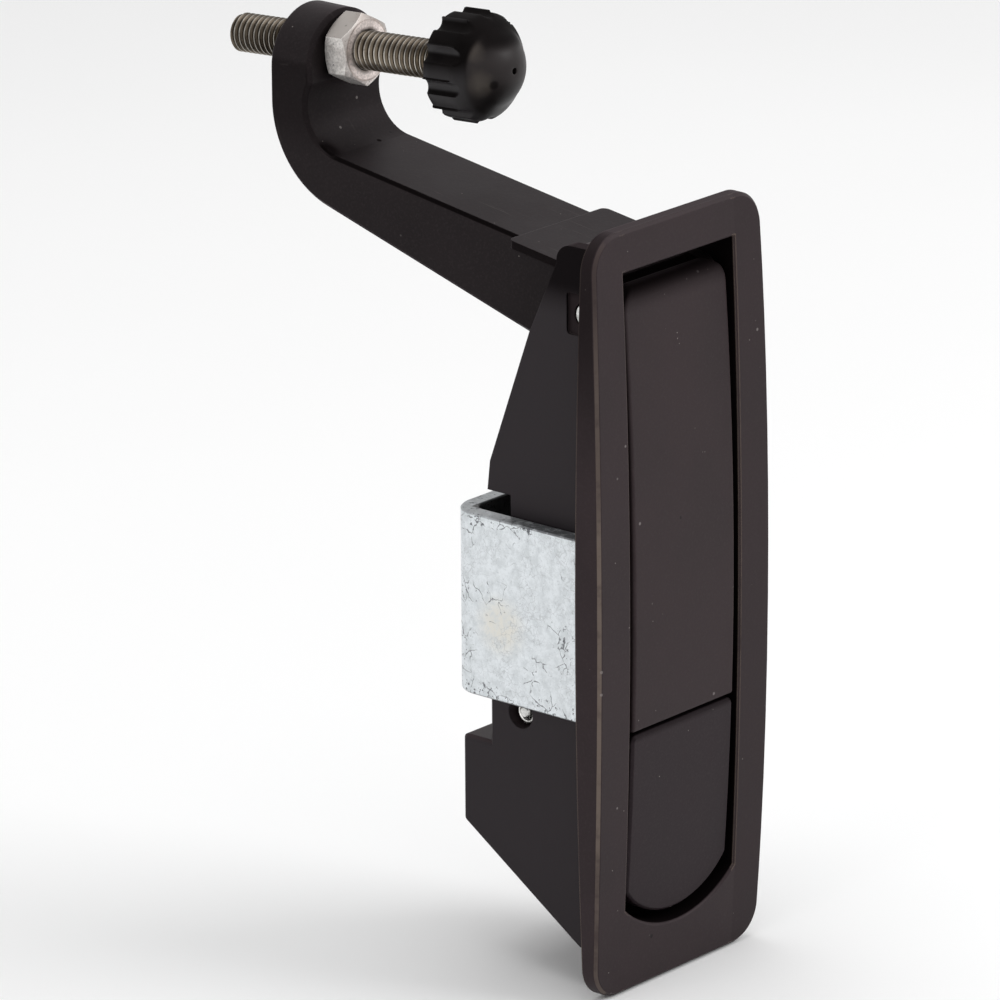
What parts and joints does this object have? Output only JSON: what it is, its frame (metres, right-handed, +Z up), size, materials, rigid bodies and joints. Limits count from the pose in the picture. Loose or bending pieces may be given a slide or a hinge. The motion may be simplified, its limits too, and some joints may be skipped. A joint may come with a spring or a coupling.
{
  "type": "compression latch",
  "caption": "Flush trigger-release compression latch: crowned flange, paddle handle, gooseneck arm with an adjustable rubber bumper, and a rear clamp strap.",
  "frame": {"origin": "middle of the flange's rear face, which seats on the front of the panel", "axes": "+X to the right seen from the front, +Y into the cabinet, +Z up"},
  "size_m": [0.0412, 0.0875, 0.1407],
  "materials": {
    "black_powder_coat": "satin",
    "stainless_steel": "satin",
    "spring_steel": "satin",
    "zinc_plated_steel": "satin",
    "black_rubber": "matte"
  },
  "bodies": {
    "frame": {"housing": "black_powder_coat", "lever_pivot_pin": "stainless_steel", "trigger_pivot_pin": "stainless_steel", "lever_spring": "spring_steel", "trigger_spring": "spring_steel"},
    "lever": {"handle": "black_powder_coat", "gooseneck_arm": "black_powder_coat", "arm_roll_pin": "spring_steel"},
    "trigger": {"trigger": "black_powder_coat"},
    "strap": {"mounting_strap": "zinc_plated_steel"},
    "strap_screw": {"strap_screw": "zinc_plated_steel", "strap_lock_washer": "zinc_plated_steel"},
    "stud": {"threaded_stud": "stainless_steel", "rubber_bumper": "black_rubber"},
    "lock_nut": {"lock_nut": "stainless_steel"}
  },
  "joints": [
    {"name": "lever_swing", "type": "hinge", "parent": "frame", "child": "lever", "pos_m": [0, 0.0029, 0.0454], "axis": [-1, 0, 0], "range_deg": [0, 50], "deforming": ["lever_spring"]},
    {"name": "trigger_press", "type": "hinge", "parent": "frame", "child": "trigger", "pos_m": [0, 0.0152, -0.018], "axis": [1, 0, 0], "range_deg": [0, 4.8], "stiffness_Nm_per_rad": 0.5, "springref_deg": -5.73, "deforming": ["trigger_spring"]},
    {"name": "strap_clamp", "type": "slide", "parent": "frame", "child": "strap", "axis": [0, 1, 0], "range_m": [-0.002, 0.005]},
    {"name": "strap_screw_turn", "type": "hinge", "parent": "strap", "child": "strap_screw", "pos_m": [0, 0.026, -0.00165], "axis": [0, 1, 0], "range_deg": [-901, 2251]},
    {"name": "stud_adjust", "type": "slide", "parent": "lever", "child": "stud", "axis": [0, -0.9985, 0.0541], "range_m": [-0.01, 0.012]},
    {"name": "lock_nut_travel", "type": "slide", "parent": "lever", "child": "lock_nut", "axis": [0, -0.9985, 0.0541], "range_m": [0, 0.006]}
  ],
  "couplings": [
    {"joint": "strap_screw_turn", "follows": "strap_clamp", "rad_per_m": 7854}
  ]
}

--

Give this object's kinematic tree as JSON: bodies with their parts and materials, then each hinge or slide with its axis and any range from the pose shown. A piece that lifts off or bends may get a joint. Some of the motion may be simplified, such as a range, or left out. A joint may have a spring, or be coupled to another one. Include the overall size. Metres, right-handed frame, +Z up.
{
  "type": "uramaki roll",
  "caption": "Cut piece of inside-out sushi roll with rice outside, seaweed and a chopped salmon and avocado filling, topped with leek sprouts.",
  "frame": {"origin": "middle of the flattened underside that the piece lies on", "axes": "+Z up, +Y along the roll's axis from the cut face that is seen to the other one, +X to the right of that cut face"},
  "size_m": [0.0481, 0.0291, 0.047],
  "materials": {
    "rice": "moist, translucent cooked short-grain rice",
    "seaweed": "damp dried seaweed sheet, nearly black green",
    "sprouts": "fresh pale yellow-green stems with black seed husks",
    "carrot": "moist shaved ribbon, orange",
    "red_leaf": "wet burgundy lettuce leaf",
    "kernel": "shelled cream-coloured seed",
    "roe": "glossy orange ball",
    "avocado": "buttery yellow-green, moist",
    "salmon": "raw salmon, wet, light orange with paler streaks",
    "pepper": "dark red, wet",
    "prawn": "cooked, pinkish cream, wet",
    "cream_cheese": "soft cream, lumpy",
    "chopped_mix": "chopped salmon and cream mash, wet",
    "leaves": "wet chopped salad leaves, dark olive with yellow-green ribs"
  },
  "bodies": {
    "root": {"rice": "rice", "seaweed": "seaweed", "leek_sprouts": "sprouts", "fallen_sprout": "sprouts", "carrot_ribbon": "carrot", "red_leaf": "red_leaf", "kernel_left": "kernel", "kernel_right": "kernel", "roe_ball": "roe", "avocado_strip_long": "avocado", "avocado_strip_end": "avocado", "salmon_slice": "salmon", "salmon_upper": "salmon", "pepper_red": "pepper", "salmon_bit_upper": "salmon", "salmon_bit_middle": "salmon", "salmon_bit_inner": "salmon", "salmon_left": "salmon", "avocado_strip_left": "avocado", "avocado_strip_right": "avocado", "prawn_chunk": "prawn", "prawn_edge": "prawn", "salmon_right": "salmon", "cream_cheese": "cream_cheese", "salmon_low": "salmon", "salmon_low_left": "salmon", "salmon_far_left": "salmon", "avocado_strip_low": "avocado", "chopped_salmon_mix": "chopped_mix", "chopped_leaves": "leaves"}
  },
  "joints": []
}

== Exercise description ==
Look through the records and gather each line with the word "pose".

== Finished exercise ==
What parts and joints does this object have? Output only JSON: what it is, its frame (metres, right-handed, +Z up), size, materials, rigid bodies and joints. Limits count from the pose in the picture. Loose or bending pieces may be given a slide or a hinge. The motion may be simplified, its limits too, and some joints may be skipped. A joint may come with a spring or a coupling.
Give this object's kinematic tree as JSON: bodies with their parts and materials, then each hinge or slide with its axis and any range from the pose shown. A piece that lifts off or bends may get a joint. Some of the motion may be simplified, such as a range, or left out. A joint may have a spring, or be coupled to another one. Include the overall size. Metres, right-handed frame, +Z up.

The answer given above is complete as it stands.